### Description of the task
Pull each line holding "this" out of the entries below.
[begin Extracted material]
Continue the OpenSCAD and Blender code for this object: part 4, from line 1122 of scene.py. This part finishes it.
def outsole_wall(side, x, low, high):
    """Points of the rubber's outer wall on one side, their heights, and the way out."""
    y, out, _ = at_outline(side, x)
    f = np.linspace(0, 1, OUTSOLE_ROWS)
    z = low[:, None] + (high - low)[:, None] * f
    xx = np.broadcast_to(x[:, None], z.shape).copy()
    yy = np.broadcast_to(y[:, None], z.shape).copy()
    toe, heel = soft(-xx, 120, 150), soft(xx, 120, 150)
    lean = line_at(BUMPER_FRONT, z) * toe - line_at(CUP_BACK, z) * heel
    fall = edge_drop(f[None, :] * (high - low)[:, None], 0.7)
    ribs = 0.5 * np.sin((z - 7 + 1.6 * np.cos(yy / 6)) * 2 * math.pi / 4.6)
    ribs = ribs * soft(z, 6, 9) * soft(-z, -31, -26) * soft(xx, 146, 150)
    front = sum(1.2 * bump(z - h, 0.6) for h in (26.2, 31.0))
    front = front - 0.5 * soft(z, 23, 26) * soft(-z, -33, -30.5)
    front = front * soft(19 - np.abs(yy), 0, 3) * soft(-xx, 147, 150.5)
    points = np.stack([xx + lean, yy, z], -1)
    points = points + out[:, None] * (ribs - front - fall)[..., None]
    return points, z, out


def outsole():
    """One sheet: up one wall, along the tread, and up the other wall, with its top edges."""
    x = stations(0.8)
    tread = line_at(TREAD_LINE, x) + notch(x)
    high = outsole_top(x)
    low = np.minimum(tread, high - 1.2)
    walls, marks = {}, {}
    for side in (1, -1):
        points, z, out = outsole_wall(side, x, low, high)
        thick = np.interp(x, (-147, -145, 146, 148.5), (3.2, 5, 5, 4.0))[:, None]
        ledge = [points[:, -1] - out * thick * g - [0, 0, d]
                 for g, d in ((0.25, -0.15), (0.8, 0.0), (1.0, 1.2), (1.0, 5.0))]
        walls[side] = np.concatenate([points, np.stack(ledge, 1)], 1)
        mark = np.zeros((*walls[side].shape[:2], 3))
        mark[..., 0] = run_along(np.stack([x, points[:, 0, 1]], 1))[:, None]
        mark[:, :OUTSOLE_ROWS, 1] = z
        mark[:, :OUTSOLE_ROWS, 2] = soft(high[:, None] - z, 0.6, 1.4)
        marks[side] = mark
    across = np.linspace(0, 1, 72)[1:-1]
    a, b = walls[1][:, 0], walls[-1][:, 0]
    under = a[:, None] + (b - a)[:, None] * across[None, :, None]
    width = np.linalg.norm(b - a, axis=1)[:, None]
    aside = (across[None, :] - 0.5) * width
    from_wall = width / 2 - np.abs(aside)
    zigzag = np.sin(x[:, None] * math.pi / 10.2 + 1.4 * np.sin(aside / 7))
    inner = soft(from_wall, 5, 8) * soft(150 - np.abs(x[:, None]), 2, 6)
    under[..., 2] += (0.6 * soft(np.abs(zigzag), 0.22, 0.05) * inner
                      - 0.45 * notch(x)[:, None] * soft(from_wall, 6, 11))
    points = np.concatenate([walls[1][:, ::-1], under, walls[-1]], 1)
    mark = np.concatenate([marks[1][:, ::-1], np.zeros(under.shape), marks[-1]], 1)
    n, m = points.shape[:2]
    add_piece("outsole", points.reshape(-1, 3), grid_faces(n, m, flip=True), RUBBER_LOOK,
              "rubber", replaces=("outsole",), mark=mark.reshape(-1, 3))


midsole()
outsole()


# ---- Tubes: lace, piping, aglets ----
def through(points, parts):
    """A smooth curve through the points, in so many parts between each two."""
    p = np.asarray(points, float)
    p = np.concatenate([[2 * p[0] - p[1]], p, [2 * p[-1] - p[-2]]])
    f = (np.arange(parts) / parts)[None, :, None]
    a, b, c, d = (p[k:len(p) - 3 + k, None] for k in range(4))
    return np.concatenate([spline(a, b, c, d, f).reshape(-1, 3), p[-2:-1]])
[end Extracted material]
[begin Extracted material]
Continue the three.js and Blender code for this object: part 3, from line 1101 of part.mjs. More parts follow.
[end Extracted material]
### Reply to the exercise
Continue the OpenSCAD and Blender code for this object: part 4, from line 1122 of scene.py. This part finishes it.
Continue the three.js and Blender code for this object: part 3, from line 1101 of part.mjs. More parts follow.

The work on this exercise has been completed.